民法第399条
条文
編集(債権の目的)
- 第399条
- 債権は、金銭に見積もることができないものであっても、その目的とすることができる。
解説
編集債権の目的の有効要件について、一般的な取引行為以外の約束についてこれを含めるものとした。
債権の目的
編集債権の目的というタイトルのついた条文は本条だけであるが、債権の目的の一般的要件としてはむしろ通常は以下の三つ(正確には四つ)が挙げられる。
- 適法性(民法第91条)・社会的妥当性(民法第90条類推)
- 実現可能性(契約時に目的物が存在する等、物理的ないし常識的に履行可能であること。条文無し)
- 確定可能性(内容がある程度具体的に特定できること。条文無し)
債権の発生により[1]国家による法的な拘束力が付加される[2]ものであることの論理的帰結であるとされる。すなわち、不可能なことは義務付けられないという法原則[3]による。しかし、たとえ本来の債務そのものが元々履行不可能なものであったとしてもこれを有効であると信じて費やした信頼利益については債務不履行によって生じた損害として賠償の対象になりうる(民法第415条)ためその限りでは債権の有効性とその効力は認められるし、医療行為などは患者の状態によってその履行内容は臨機応変に変わりうる。したがってこれらの根拠条文の無いこれら二つの原則は必ずしも厳密なものではない。

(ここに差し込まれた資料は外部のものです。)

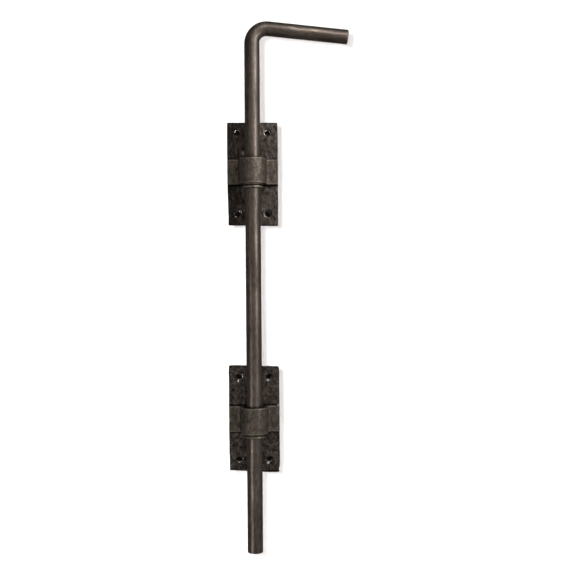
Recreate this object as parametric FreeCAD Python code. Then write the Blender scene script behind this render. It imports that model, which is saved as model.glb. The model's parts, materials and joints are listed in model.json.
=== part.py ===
import FreeCAD, Part
import math
import os

from FreeCAD import Placement, Rotation, Vector

# A surface-mounted cane bolt. A round bar, bent over at its top into a handle, slides and turns in two
# guides that are screwed to a door or gate. Each guide is a plate, a strap keeper that arches over the
# bar, four rivets that hold the keeper's feet to the plate, and a collared sleeve that lines the keeper.
#
# Frame: +Z up along the bar, -Y away from the door, +X towards the handle at rest.
# Origin: the middle of the lower plate, on its back face, which lies on the door.
# Millimetres.

# The bar: 5/8 inch round, bent a little past square so that the handle droops.
ROD_RADIUS = 15.875 / 2
ROD_TIP_Z = -134.5
BEND_CORNER_Z = 395.9
BEND_RADIUS = 14.8
HANDLE_DROOP_DEG = 5.7
HANDLE_REACH = 97.2
TIP_CHAMFER = 0.8
HANDLE_CHAMFER = 1.2

# The plates: 2 inch flat bar, spread slightly by the hammer.
PLATE_WIDTH = 52.0
PLATE_THICKNESS = 6.0
PLATE_CORNER = 1.6
PLATE_EDGE = 0.9
CLIPPED_CORNER = 2.2

# Countersunk screw holes, for No. 10 wood screws.
SCREW_HOLE_RADIUS = 2.6
SCREW_HEAD_RADIUS = 4.2
SCREW_SPACING_X = 30.7

# The keepers: 1 inch strap, bent over the bar with two joggled feet.
STRAP_THICKNESS = 3.6
KEEPER_BORE_RADIUS = 10.3
KEEPER_FOOT_BEND = 2.4
KEEPER_EDGE = 0.6
AXIS_OFF_PLATE = 12.5

# The sleeves: collar below the keeper, flared mouth seated a little below its top.
SLEEVE_BORE_RADIUS = ROD_RADIUS + 0.05
SLEEVE_RADIUS = 10.0
COLLAR_RADIUS = 10.9
COLLAR_HEIGHT = 3.8
COLLAR_EDGE = 0.7
FLARE = 1.2
SLEEVE_RECESS = 3.0
SLEEVE_GAP = 0.3
FLARE_GAP = 0.25

# The rivets: countersunk head in the plate's back, tail peened flush in the foot's front.
RIVET_RADIUS = 2.0
RIVET_HEAD_RADIUS = 3.6
RIVET_TAIL_RADIUS = 2.8
RIVET_SPACING_Z = 13.0

# The two guides, bottom to top.
GUIDES = {
    "lower": {
        "plate_z": 0.0,
        "plate_height": 109.0,
        "screws_z": -0.6,
        "screw_spacing_z": 84.7,
        "keeper_z": -0.3,
        "keeper_height": 27.0,
        "clipped": True,
    },
    "upper": {
        "plate_z": 249.6,
        "plate_height": 105.5,
        "screws_z": 250.7,
        "screw_spacing_z": 83.0,
        "keeper_z": 251.4,
        "keeper_height": 25.8,
        "clipped": False,
    },
}

UP = Vector(0, 0, 1)
FRONT = Vector(0, -1, 0)

AXIS_Y = -(PLATE_THICKNESS + AXIS_OFF_PLATE)
PLATE_FRONT_Y = -PLATE_THICKNESS
FOOT_FRONT_Y = PLATE_FRONT_Y - STRAP_THICKNESS
HUMP_RADIUS = KEEPER_BORE_RADIUS + STRAP_THICKNESS
FOOT_START_X = HUMP_RADIUS + KEEPER_FOOT_BEND
RIVET_X = (FOOT_START_X + PLATE_WIDTH / 2) / 2


def arc_through(start, middle, end):
    return Part.Arc(start, middle, end).toShape()


def straight(start, end):
    return Part.LineSegment(start, end).toShape()


def frustum_along_y(x, z, y_wide, radius_wide, radius_narrow):
    """A 45 degree cone on the line x, z, whose wide end is at y_wide and which narrows towards +Y."""
    depth = radius_wide - radius_narrow
    return Part.makeCone(radius_wide, radius_narrow, depth, Vector(x, y_wide, z), -FRONT)


def along_y(x, z, y_start, y_end, radius):
    return Part.makeCylinder(radius, y_end - y_start, Vector(x, y_start, z), -FRONT)


def screw_places(guide):
    half_x = SCREW_SPACING_X / 2
    half_z = guide["screw_spacing_z"] / 2
    return [(sx * half_x, guide["screws_z"] + sz * half_z) for sz in (-1, 1) for sx in (-1, 1)]


def rivet_places(guide):
    half_z = RIVET_SPACING_Z / 2
    return [(sx * RIVET_X, guide["keeper_z"] + sz * half_z) for sz in (-1, 1) for sx in (-1, 1)]


def cane_rod():
    """One round bar: straight shank, quarter bend and drooping handle, swept along its centreline."""
    turn = math.radians(90 + HANDLE_DROOP_DEG)
    set_back = BEND_RADIUS * math.tan(turn / 2)
    droop = math.radians(HANDLE_DROOP_DEG)
    handle_direction = Vector(math.cos(droop), 0, -math.sin(droop))
    corner = Vector(0, AXIS_Y, BEND_CORNER_Z)
    handle_length = HANDLE_REACH / math.cos(droop)
    bend_start = corner - UP * set_back
    bend_end = corner + handle_direction * set_back
    shank_length = bend_start.z - ROD_TIP_Z
    tip = Part.makeCone(
        ROD_RADIUS - TIP_CHAMFER, ROD_RADIUS, TIP_CHAMFER, Vector(0, AXIS_Y, ROD_TIP_Z), UP
    )
    shank = Part.makeCylinder(
        ROD_RADIUS,
        shank_length - TIP_CHAMFER,
        Vector(0, AXIS_Y, ROD_TIP_Z + TIP_CHAMFER),
        UP,
    )
    section = Part.Face(Part.Wire(Part.makeCircle(ROD_RADIUS, bend_start, UP)))
    bend_centre = bend_start + Vector(BEND_RADIUS, 0, 0)
    bend = section.revolve(bend_centre, Vector(0, 1, 0), math.degrees(turn))
    arm_length = handle_length - set_back - HANDLE_CHAMFER
    arm = Part.makeCylinder(ROD_RADIUS, arm_length, bend_end, handle_direction)
    arm_end = bend_end + handle_direction * arm_length
    nose = Part.makeCone(
        ROD_RADIUS, ROD_RADIUS - HANDLE_CHAMFER, HANDLE_CHAMFER, arm_end, handle_direction
    )
    return tip.multiFuse([shank, bend, arm, nose]).removeSplitter()


def plate(guide):
    """A flat plate with rounded edges in front, four countersunk screw holes and four rivet holes."""
    width = PLATE_WIDTH
    height = guide["plate_height"]
    corner = Vector(-width / 2, PLATE_FRONT_Y, guide["plate_z"] - height / 2)
    blank = Part.makeBox(width, PLATE_THICKNESS, height, corner)
    if guide["clipped"]:
        clipped = [
            e
            for e in blank.Edges
            if abs(e.tangentAt(e.FirstParameter).y) > 0.99
            and e.CenterOfMass.x > 0
            and e.CenterOfMass.z < guide["plate_z"]
        ]
        blank = blank.makeChamfer(CLIPPED_CORNER, clipped)
    corners = [e for e in blank.Edges if abs(e.tangentAt(e.FirstParameter).y) > 0.99]
    blank = blank.makeFillet(PLATE_CORNER, corners)
    front_edges = [e for e in blank.Edges if abs(e.BoundBox.YMax - PLATE_FRONT_Y) < 1e-6]
    blank = blank.makeFillet(PLATE_EDGE, front_edges)
    cuts = []
    for x, z in screw_places(guide):
        cuts.append(along_y(x, z, PLATE_FRONT_Y, 0, SCREW_HOLE_RADIUS))
        cuts.append(frustum_along_y(x, z, PLATE_FRONT_Y, SCREW_HEAD_RADIUS, SCREW_HOLE_RADIUS))
    for x, z in rivet_places(guide):
        cuts.append(rivet(x, z))
    return blank.cut(Part.makeCompound(cuts))


def rivet(x, z):
    """A solid rivet, flush at both ends."""
    shank = along_y(x, z, FOOT_FRONT_Y, 0, RIVET_RADIUS)
    tail = frustum_along_y(x, z, FOOT_FRONT_Y, RIVET_TAIL_RADIUS, RIVET_RADIUS)
    head_depth = RIVET_HEAD_RADIUS - RIVET_RADIUS
    head = Part.makeCone(
        RIVET_HEAD_RADIUS, RIVET_RADIUS, head_depth, Vector(x, 0, z), FRONT
    )
    return shank.multiFuse([tail, head])


def keeper_side(sign):
    """One half of the strap's section, as edges from the crown's outside round to its inside."""
    knee_y = FOOT_FRONT_Y - KEEPER_FOOT_BEND
    outer_bend = KEEPER_FOOT_BEND + STRAP_THICKNESS
    diagonal = math.sqrt(0.5)
    foot_end_x = PLATE_WIDTH / 2

    def at(x, y):
        return Vector(sign * x, y, 0)

    def on_arc(radius):
        return at(FOOT_START_X - radius * diagonal, knee_y + radius * diagonal)

    def on_hump(radius):
        return at(radius * diagonal, AXIS_Y - radius * diagonal)

    outside = [
        arc_through(at(0, AXIS_Y - HUMP_RADIUS), on_hump(HUMP_RADIUS), at(HUMP_RADIUS, AXIS_Y)),
        straight(at(HUMP_RADIUS, AXIS_Y), at(HUMP_RADIUS, knee_y)),
        arc_through(
            at(HUMP_RADIUS, knee_y), on_arc(KEEPER_FOOT_BEND), at(FOOT_START_X, FOOT_FRONT_Y)
        ),
        straight(at(FOOT_START_X, FOOT_FRONT_Y), at(foot_end_x, FOOT_FRONT_Y)),
        straight(at(foot_end_x, FOOT_FRONT_Y), at(foot_end_x, PLATE_FRONT_Y)),
    ]
    inside = [
        straight(at(foot_end_x, PLATE_FRONT_Y), at(FOOT_START_X, PLATE_FRONT_Y)),
        arc_through(
            at(FOOT_START_X, PLATE_FRONT_Y), on_arc(outer_bend), at(KEEPER_BORE_RADIUS, knee_y)
        ),
        straight(at(KEEPER_BORE_RADIUS, knee_y), at(KEEPER_BORE_RADIUS, AXIS_Y)),
        arc_through(
            at(KEEPER_BORE_RADIUS, AXIS_Y),
            on_hump(KEEPER_BORE_RADIUS),
            at(0, AXIS_Y - KEEPER_BORE_RADIUS),
        ),
    ]
    return outside + inside


def keeper(guide):
    """A strap bent to an arch over the bar, with a foot either side and a counterbored mouth at the top."""
    height = guide["keeper_height"]
    bottom = guide["keeper_z"] - height / 2
    top = bottom + height
    edges = keeper_side(1) + keeper_side(-1)
    outline = Part.Wire(Part.__sortEdges__(edges))
    strap = Part.Face(outline).extrude(UP * height)
    strap.translate(UP * bottom)
    crown_edges = [
        e
        for e in strap.Edges
        if isinstance(e.Curve, Part.Circle)
        and abs(e.Curve.Radius - HUMP_RADIUS) < 1e-6
        and abs(e.tangentAt(e.FirstParameter).z) < 1e-6
    ]
    strap = strap.makeFillet(KEEPER_EDGE, crown_edges)
    mouth_radius = KEEPER_BORE_RADIUS + FLARE
    seat_top = top - SLEEVE_RECESS
    seat = Part.makeCone(
        KEEPER_BORE_RADIUS, mouth_radius, FLARE, Vector(0, AXIS_Y, seat_top - FLARE), UP
    )
    counterbore = Part.makeCylinder(
        mouth_radius, SLEEVE_RECESS, Vector(0, AXIS_Y, seat_top), UP
    )
    rivets = [rivet(x, z) for x, z in rivet_places(guide)]
    return strap.cut(Part.makeCompound([seat.fuse(counterbore)] + rivets))


def sleeve(guide):
    """The keeper's lining: a tube with a collar under the keeper and a mouth flared into its seat."""
    keeper_bottom = guide["keeper_z"] - guide["keeper_height"] / 2
    sleeve_top = keeper_bottom + guide["keeper_height"] - SLEEVE_RECESS
    collar_top = keeper_bottom - SLEEVE_GAP
    collar_bottom = collar_top - COLLAR_HEIGHT
    flare_radius = SLEEVE_RADIUS + FLARE - FLARE_GAP
    flare_bottom = sleeve_top - (flare_radius - SLEEVE_RADIUS)
    profile = [
        (SLEEVE_BORE_RADIUS, collar_bottom),
        (COLLAR_RADIUS - COLLAR_EDGE, collar_bottom),
        (COLLAR_RADIUS, collar_bottom + COLLAR_EDGE),
        (COLLAR_RADIUS, collar_top),
        (SLEEVE_RADIUS, collar_top),
        (SLEEVE_RADIUS, flare_bottom),
        (flare_radius, sleeve_top),
        (SLEEVE_BORE_RADIUS, sleeve_top),
    ]
    points = [Vector(r, AXIS_Y, z) for r, z in profile]
    section = Part.Face(Part.makePolygon(points + points[:1]))
    return section.revolve(Vector(0, AXIS_Y, 0), UP, 360)


def nodes():
    made = {"cane_rod": cane_rod()}
    for name, guide in GUIDES.items():
        made[f"{name}_plate"] = plate(guide)
        made[f"{name}_keeper"] = keeper(guide)
        made[f"{name}_sleeve"] = sleeve(guide)
        for number, (x, z) in enumerate(rivet_places(guide), start=1):
            made[f"{name}_keeper_rivet_{number}"] = rivet(x, z)
    return made


os.makedirs("parts", exist_ok=True)
for node, shape in nodes().items():
    if shape.ShapeType != "Solid" and len(shape.Solids) == 1:
        shape = shape.Solids[0]
    print(node, shape.ShapeType, shape.isValid(), round(shape.Volume, 1))
    shape.exportStep(f"parts/{node}.step")
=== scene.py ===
import json
import math
from collections import namedtuple

import bmesh
import bpy
from mathutils import Matrix, Vector


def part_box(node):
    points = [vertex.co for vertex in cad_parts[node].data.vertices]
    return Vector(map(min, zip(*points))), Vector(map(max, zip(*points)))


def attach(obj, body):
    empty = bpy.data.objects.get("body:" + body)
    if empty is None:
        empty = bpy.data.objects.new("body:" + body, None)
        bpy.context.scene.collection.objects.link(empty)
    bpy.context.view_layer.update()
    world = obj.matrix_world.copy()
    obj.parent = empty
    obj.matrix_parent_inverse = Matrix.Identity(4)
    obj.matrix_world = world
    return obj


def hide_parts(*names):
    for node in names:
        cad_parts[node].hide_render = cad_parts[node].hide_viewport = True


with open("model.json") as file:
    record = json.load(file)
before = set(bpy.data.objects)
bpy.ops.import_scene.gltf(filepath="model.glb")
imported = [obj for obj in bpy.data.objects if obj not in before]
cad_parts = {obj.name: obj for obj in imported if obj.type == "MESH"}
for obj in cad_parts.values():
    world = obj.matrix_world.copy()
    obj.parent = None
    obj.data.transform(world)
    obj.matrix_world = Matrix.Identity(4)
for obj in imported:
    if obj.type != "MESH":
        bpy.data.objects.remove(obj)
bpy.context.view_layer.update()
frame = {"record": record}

# A surface-mounted cane bolt: a bent bar that slides and turns in two guides, in browned iron with
# bronze sleeves. Metres, +Z up along the bar, -Y away from the door, +X towards the handle.

MM = 0.001

GUIDES = ("lower", "upper")
MOUNTS = {mount["name"]: mount for mount in frame["record"]["mounts"]}

# Places and sizes read from the frame.
ROD_LOW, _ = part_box("cane_rod")
KEEPER_LOW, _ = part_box("lower_keeper")
PLATE_LOW, PLATE_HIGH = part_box("lower_plate")
ROD_RADIUS = MOUNTS["rod_free_end"]["dims"]["r_mm"] * MM
AXIS_Y = MOUNTS["rod_free_end"]["pos_m"][1]
PLATE_FRONT_Y = PLATE_LOW[1]
PLATE_BACK_Y = PLATE_HIGH[1]

# The bar's bend and handle.
BEND_RADIUS = 14.8 * MM
BEND_CORNER_Z = 395.9 * MM
HANDLE_DROOP = math.radians(5.7)
HANDLE_REACH = 97.2 * MM
HANDLE_THINNING = 0.935
BAR_SIDES = 64
BEND_STEPS = 28
RING_STEP = 5.0 * MM
TIP_ROUNDING = 0.8 * MM
WAVE_DEPTH = 0.14 * MM

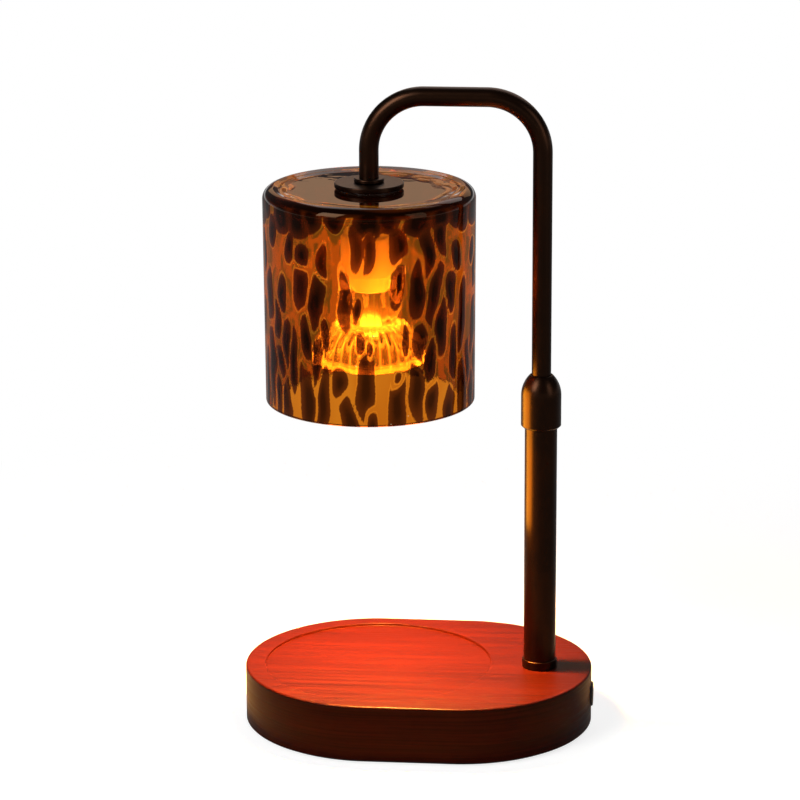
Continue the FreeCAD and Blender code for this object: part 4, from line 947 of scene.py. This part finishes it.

以上の三つはいずれも債権に固有のものというわけではなく、民法総則における法律行為の部分で論じられる問題(法律行為の有効要件ー客観的要件)と同一である。本条はその有効要件として債権特有のものを追加したものということである。
金銭に見積もることができないものとは
編集一般的に金銭に換算することのできない債権をいう。一般社会において取引の対象とならないような、当事者個人にとってのみ特別な価値を持つものであっても債権の対象となる。
- Aは、葬儀業者Bに対し、親Cの肉体を火葬する前に遺髪の一部を保管し引き渡すよう依頼しBは了承した。
- Aは、親Bの尊敬する僧侶Cに法事で読経をするよう依頼しCは了承したが、実際に来たのは同じ寺に所属する別の僧侶Dであった。
もっとも現代の日本民法においては個人的な精神的苦痛(民法第710条)でさえも慰謝料によって金銭に換算することができる(民法第417条)。したがって、金銭に評価できない債権は事実上存在しないと考えることもでき、その意味で本条は確認的な規定であるとも言われる。
その目的とすることができるとは
編集債権の法的な拘束力を認め、不履行時には究極的には国家による強制執行による債務履行の実現をも可能とする。
保険法における例外規定
編集保険法第3条は、損害保険の対象については一般的に金銭的に評価しないものをその対象としないとしており、本条の例外規定と言える。
脚注
編集- ^ 債権の発生前においても契約締結段階の過失があれば債務者は債権者が契約は有効であると信じたために支出した費用(信頼利益)を払わなければならないという理論は、判例においても採用されてきている。もっとも、債権債務は有効に存在していないため法的構成としては信義則(民法第1条)か不法行為(民法第709条)による
- ^ 民法第414条・民法第415条・民法第417条・民法第703条・民法第704条・民法第709条・民法第710条・民事執行法等参照。但し自然債務については履行された時に無理に取り戻そうとする行為に対してしか国家が強制力をもって関与する(民法第709条、または物権的請求権)ことしかできない。
- ^ ドイツ法における通説に由来する。Impossibilium nulla obligatioという。